Formularies — lists of prescription drugs approved for use by workers with injuries that are now in place in 17 states — are just one piece of the puzzle, they say.
“State drug formularies are highly successful,” said Joe Semkiu, Schaumburg, Illinois-based national medical director with Zurich North America. In California, for example, a drug formulary led to “fewer claimants being prescribed opioids early in the course of their treatment and for shorter durations, lessening the possibility for addiction and dependency,” he said.
Illinois H.B. 3558, introduced Feb. 18 and pending in the House Rules Committee, aims to enact an evidence-based formulary by Sept. 22.

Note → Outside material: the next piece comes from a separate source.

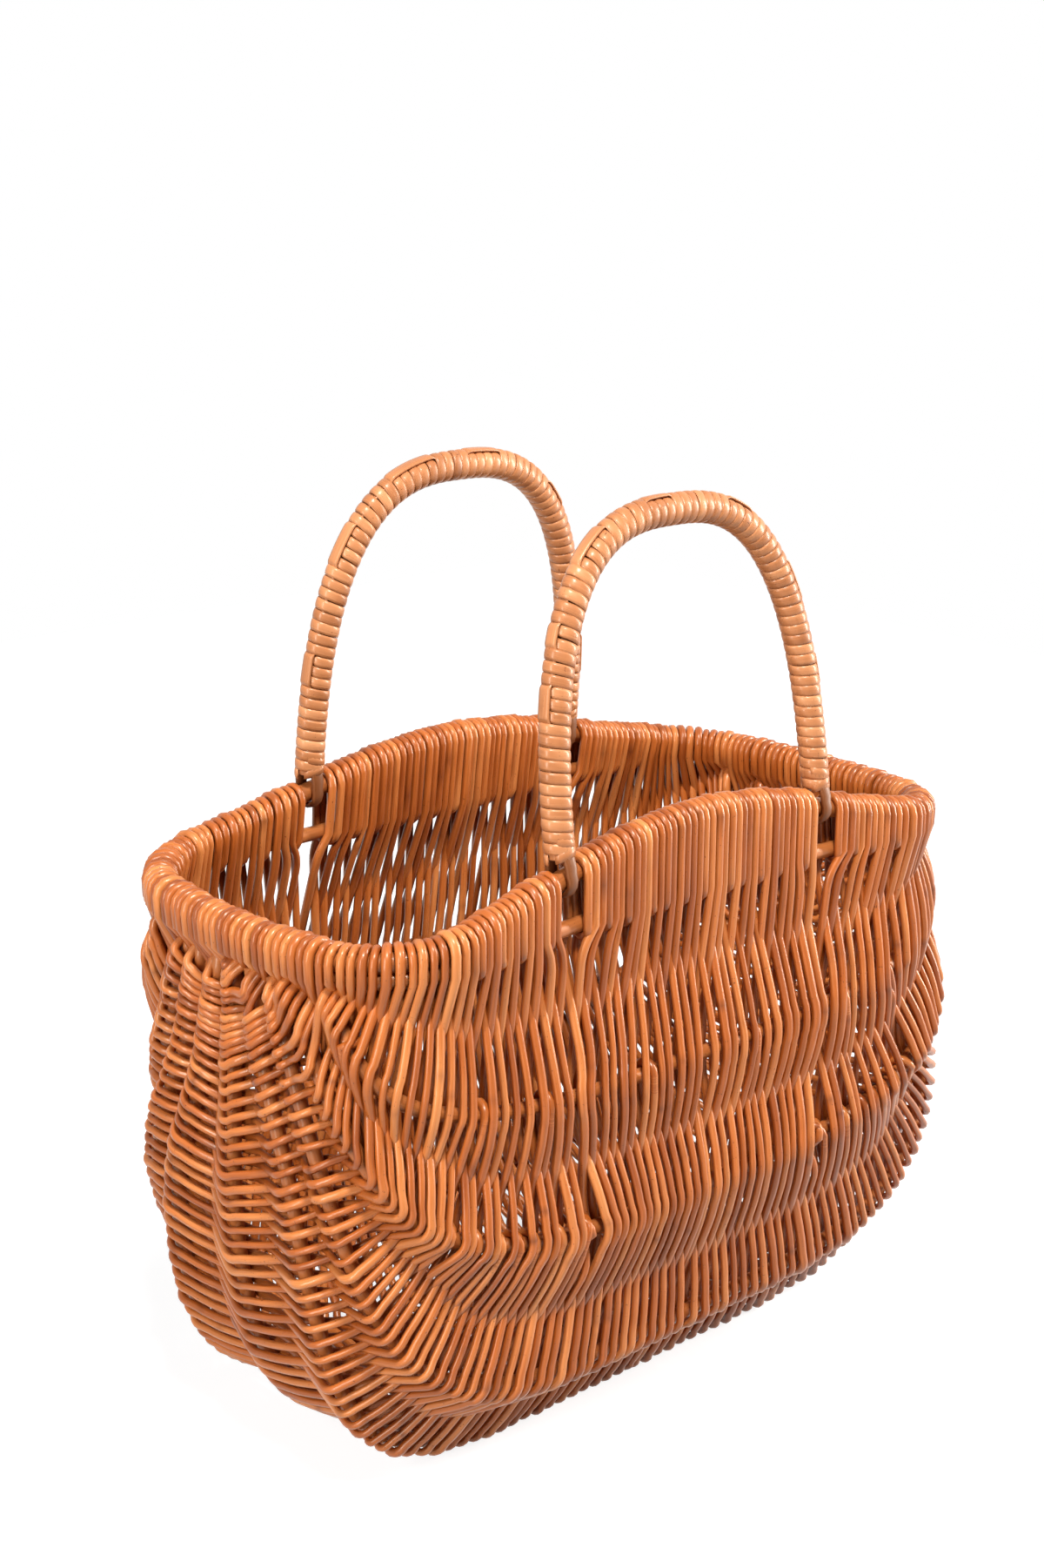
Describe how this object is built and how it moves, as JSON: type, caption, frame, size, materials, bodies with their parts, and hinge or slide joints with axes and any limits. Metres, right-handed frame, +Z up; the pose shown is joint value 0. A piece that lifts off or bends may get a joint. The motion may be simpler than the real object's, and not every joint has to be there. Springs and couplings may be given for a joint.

Lawmakers in Pennsylvania, where formulary legislation has failed several times, have expressed interest in revisiting the issue this year, while Louisiana could consider a formulary soon, according to Brian Allen, Salt Lake City-based vice president of government affairs, pharmacy solutions, for Mitchell International Inc.
“Opioids are still on the front line for regulators,” Mr. Allen said, adding that some states — for example, Utah, which recently extended prescribing limits for acute pain — are amending regulations to better align with new research.
“I think you will see in years going forward they will start revisiting what they have done and see what’s working and make some tweaks,” he said.
Preliminary data released by the Cambridge, Massachusetts-based Workers Compensation Research Institute at its annual conference in March showed that formularies have been effective in reducing opioids, as most require multi-step utilization reviews for most opioid prescriptions.
In California, where a workers comp formulary went into effect in 2018, per-claim drug utilization and payments fell “immediately” after implementation, according to WCRI. For opioids alone, there was a 38% reduction in prescriptions for injured workers between the fourth quarter of 2017 and the second quarter of 2018.
Another study by WCRI, released last year, found that other state policies had a hand in reducing opioids for injured workers. Prescription drug monitoring programs – put in place in the past five years — reduced the amount of opioids prescribed by 12% in the first year of implementation, and regulations limiting the duration of initial opioid prescriptions resulted in a 19% decrease in the amount of opioids in workers compensation claims.
Meanwhile, the National Council on Compensation Insurance in 2021 found no difference between formulary states and non-formulary states when it came to opioid prescribing.
This likely stems from opioid prescribing laws and greater awareness that have led to a decline in prescriptions for pain medications, said Raji Chadarevian, director of medical regulation and informatics at Boca Raton, Florida-based NCCI. He noted in particular regulatory and legislative changes and individual practitioners holding the line on prescribing opioids.
“It’s hard to eke out the impact of the formulary on opioids (because) there is a lot more attention being paid,” he said.
Mr. Chadarevian said he expects the march toward formularies to continue, as the National Conference of Insurance Legislators in 2020 adopted model legislation to help states create workers comp formularies.
Reema Hammoud, Southfield, Michigan-based assistant vice president of clinical pharmacy for Sedgwick Claims Management Services Inc., said formularies help insurers and third-party administrators better question opioid prescriptions for injured workers, putting in place protocols for utilization reviews.
“We have seen a nice shift in opioid (prescribing), and I think it is the result of everything that has gone into effect at the different state levels,” she said.